The novel opens with Kabuo, a Japanese-American accused of the premeditated, first-degree murder of Carl Heine. His demeanor and expression in the courtroom and in his contact with others throughout in the community is an important focus of the novel. In the opening chapter, Kabuo sits “proudly upright with a rigid grace.” The onlookers interpret this as disdain for the proceedings or as an attempt to veil his fear. But, his face is expressionless. Kabuo’s unreadable face is a source of uneasiness for others. For instance, Ole Jurgensen distinctly remembers how Kabuo stiffened and the politeness left his face when he told Kabuo that Carl Heine had purchased the land. Ole even makes a point of telling Carl about Kabuo’s expression. Sheriff Art Moran also looks into Kabuo’s face, just before arresting him. Moran looked into Kabuo’s eyes and was unable to discern the truth; he was unable to read them. Moran interprets this expression as one of a man hiding something. And in his closing statement, prosecutor Alvin Hooks, to the objection of defense attorney Nels Gudmundsson, comments on Kabuo’s expression on the stand referring to his “poker face.”

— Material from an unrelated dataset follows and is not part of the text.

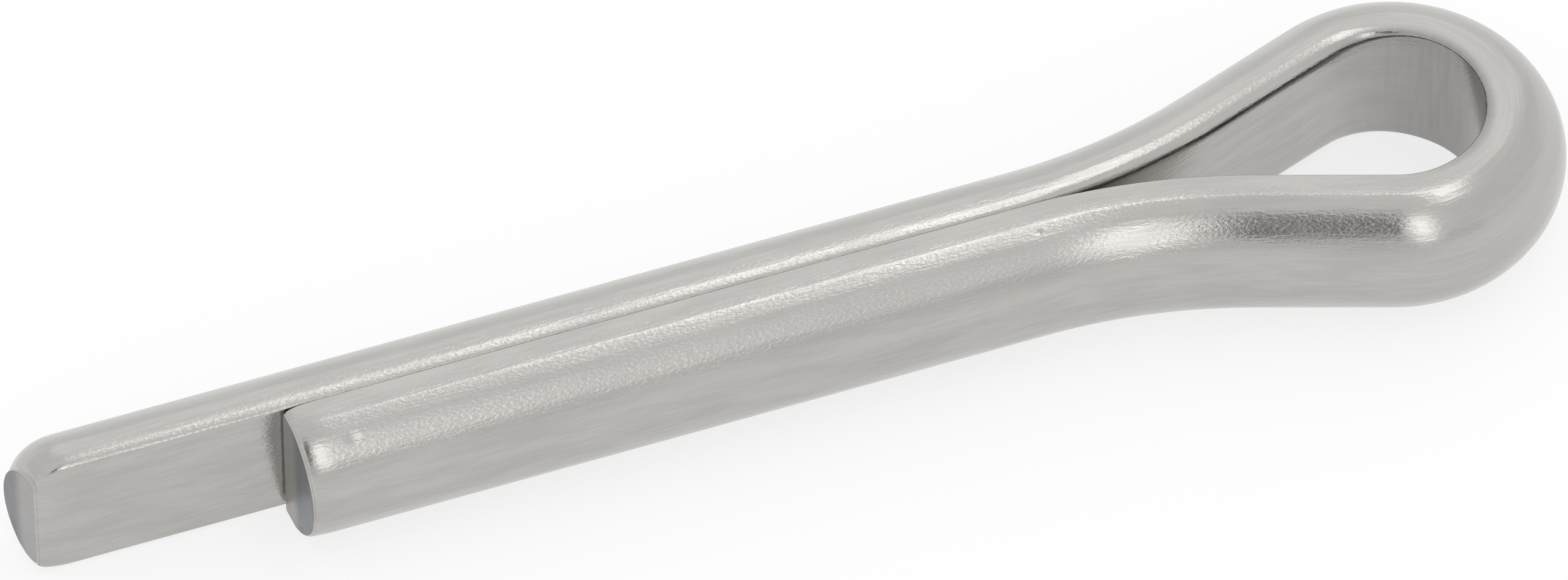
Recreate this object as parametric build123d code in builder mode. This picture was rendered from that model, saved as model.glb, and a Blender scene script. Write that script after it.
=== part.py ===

Kabuo’s lack of expression represents the barrier between the white and Japanese societies. The white citizens are unable to read his face, unable to get to know him, or see how he is like them and on a larger scale how the Japanese citizens are like them. In referring to Kabuo’s expression, Ole speaks of Kabuo’s “unreadable Japanese expression,” attributing this facial expression to the entire Japanese population. This attribution is supported by references to Zenhichi’s and Hatsue’s facial expressions. The barrier between the two cultures exists on many levels, but it is most easily recognized by the white citizens by outward appearance. Guterson’s focus on Kabuo’s expressions and the expressions of Zenhichi and Hatsue signifies the manifestation of racial prejudice based on appearance alone.
In contrast to the interpretation of others, Kabuo believes his expression should be self-explanatory. He thought the judge, jury, and citizens would see the face of a “war veteran who had forever sacrificed his tranquility in order that they might have theirs” and the face of a haunted spirit. But in reality, he has little control over his expression, his mask. This mask communicated haughtiness, superiority, and most importantly guilt. Kabuo lives with the guilt of killing 3 men in the war.
His guilt is so intense that “the world was unreal, a nuisance that prevented him from focusing on his memory of that boy” he had killed. As a Buddhist, Kabuo believes in the laws of karma. He believes that he must pay for the murders he has committed in this life and subsequent lifetimes. He believes that his arrest for Carl’s death is the beginning of his payment.